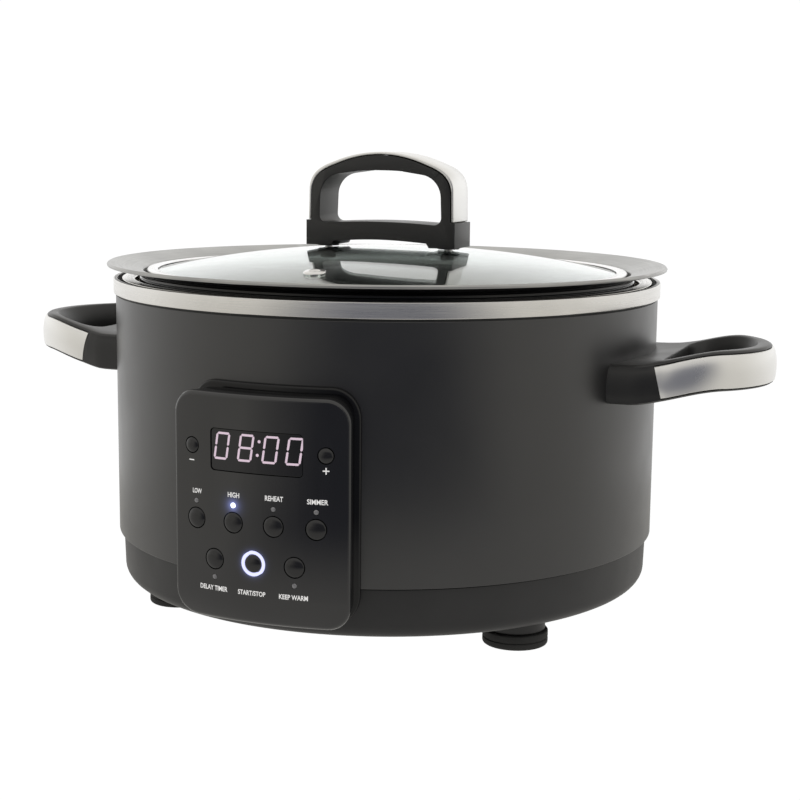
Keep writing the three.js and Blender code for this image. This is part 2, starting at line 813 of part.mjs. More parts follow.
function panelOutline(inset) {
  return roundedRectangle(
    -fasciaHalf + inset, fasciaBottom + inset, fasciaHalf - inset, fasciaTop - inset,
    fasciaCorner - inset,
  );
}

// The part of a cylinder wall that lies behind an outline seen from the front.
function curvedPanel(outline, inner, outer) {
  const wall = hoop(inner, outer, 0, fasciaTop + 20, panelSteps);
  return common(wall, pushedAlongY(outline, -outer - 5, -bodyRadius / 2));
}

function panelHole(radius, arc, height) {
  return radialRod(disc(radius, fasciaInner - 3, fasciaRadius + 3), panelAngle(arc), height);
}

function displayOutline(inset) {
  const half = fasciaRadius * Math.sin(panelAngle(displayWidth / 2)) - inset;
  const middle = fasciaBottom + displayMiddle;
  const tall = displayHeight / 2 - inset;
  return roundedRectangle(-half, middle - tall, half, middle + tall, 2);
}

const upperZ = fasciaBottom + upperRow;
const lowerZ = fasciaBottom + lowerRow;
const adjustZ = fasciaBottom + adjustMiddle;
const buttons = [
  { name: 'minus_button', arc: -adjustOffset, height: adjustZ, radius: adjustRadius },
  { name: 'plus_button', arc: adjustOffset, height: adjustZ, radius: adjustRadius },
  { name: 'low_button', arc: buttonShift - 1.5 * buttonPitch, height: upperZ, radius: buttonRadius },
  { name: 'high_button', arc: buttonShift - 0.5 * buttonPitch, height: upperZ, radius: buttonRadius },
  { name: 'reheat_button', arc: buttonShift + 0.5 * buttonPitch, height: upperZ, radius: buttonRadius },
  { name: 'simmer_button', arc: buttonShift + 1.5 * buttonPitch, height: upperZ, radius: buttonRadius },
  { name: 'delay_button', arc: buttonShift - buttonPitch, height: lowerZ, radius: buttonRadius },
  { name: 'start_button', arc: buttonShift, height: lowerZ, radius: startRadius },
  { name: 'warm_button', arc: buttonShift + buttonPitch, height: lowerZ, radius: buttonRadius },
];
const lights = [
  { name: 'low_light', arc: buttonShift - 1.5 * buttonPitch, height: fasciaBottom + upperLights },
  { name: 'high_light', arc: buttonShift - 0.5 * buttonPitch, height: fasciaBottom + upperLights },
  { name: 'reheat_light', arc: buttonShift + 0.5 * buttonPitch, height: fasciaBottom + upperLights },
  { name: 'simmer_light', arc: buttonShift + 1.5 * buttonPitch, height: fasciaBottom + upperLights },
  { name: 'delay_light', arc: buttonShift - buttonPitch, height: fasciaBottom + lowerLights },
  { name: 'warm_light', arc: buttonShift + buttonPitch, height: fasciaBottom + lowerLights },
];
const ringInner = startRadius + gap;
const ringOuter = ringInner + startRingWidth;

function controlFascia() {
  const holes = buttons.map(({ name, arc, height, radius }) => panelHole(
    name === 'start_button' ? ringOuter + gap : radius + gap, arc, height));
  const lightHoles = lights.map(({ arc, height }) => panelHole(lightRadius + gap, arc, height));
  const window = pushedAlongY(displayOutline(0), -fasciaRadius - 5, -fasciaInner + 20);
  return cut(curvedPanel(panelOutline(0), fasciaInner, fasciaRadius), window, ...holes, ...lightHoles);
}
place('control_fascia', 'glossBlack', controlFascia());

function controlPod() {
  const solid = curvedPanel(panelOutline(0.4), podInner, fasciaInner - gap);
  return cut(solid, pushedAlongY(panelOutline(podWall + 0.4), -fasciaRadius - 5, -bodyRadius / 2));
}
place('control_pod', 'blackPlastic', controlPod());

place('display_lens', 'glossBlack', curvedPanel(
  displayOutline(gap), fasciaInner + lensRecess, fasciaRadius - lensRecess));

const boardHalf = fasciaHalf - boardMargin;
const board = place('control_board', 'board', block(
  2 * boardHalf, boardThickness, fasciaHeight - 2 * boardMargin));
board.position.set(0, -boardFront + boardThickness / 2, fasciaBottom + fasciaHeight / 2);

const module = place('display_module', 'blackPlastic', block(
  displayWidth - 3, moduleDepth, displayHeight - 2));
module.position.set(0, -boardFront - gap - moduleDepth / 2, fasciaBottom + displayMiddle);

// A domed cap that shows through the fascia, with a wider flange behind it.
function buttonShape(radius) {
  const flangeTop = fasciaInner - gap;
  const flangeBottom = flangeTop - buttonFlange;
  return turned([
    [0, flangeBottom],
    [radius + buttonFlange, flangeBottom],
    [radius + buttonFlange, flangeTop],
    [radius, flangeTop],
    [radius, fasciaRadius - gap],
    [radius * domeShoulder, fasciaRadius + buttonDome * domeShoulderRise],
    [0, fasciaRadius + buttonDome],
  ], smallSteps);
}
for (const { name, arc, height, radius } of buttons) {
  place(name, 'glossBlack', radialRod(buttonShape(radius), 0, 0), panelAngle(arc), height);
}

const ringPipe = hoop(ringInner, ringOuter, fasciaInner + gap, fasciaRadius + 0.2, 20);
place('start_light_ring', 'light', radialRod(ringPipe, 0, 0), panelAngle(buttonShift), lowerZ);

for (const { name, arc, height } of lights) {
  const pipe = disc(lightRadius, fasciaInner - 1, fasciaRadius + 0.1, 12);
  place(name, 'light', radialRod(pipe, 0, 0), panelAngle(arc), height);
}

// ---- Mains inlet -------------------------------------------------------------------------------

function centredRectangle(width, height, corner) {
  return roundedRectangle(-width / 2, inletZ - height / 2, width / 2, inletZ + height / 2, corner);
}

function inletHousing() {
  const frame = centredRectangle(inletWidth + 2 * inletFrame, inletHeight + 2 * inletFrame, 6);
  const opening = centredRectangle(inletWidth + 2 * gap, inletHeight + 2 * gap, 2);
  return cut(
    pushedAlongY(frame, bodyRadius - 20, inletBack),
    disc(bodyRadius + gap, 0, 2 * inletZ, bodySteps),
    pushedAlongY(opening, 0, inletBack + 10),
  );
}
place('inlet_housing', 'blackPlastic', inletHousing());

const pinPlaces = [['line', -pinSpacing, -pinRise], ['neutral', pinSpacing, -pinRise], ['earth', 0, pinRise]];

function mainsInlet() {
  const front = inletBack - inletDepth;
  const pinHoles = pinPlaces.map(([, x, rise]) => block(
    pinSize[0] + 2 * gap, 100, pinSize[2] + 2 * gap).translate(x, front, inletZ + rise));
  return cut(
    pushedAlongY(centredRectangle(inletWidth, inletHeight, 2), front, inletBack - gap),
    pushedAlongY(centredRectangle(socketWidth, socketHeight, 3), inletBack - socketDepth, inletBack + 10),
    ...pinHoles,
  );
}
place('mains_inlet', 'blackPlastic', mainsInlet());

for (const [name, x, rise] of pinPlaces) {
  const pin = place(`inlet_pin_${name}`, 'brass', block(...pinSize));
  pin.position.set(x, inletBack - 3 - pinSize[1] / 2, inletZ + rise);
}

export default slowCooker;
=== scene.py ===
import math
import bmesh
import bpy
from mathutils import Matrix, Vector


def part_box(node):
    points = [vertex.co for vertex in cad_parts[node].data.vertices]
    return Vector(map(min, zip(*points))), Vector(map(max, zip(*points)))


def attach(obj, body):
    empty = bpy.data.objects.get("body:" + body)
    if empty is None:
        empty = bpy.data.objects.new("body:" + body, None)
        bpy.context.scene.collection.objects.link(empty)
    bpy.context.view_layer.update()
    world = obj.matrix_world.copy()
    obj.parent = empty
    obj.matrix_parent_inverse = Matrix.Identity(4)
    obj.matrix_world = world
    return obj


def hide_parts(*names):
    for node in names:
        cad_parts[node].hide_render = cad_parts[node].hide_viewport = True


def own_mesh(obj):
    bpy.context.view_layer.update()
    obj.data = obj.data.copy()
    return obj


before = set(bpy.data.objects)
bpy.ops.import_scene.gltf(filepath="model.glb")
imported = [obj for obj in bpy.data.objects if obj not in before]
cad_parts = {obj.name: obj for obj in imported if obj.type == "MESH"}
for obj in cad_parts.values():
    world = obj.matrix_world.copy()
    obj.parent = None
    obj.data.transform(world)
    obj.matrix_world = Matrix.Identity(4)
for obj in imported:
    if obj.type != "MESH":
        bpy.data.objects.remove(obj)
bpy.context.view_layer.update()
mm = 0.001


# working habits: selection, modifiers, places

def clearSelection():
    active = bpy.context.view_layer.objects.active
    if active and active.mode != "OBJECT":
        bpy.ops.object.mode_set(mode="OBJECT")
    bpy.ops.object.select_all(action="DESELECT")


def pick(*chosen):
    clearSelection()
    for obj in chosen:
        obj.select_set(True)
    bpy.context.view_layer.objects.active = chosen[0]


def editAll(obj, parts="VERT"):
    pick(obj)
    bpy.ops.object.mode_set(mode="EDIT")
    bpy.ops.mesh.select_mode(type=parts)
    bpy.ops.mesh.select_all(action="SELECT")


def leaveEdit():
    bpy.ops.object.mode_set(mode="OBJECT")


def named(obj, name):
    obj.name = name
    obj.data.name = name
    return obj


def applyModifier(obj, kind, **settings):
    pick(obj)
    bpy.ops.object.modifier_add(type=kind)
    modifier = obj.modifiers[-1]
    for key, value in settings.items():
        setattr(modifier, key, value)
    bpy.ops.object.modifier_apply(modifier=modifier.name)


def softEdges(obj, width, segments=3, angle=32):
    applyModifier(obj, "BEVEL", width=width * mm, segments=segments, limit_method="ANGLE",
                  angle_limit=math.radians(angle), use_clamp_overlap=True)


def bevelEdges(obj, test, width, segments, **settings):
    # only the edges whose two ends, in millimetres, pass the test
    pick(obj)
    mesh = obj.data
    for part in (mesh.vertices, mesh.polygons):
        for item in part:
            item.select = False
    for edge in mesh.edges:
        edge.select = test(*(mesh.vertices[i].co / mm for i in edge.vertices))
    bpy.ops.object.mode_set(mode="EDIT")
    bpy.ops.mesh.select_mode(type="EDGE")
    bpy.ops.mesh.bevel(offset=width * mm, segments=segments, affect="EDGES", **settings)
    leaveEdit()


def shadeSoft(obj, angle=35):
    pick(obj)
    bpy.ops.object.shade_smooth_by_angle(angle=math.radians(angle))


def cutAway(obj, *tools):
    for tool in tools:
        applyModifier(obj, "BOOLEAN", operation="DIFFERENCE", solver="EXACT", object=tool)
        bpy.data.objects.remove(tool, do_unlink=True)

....

Short exercise: Repeat word for word the stretch of lines from the one with "for (const [name, x, rise]" down to the one with "if empty is", both included.

Result of this task:
for (const [name, x, rise] of pinPlaces) {
  const pin = place(`inlet_pin_${name}`, 'brass', block(...pinSize));
  pin.position.set(x, inletBack - 3 - pinSize[1] / 2, inletZ + rise);
}

export default slowCooker;
=== scene.py ===
import math
import bmesh
import bpy
from mathutils import Matrix, Vector


def part_box(node):
    points = [vertex.co for vertex in cad_parts[node].data.vertices]
    return Vector(map(min, zip(*points))), Vector(map(max, zip(*points)))


def attach(obj, body):
    empty = bpy.data.objects.get("body:" + body)
    if empty is None:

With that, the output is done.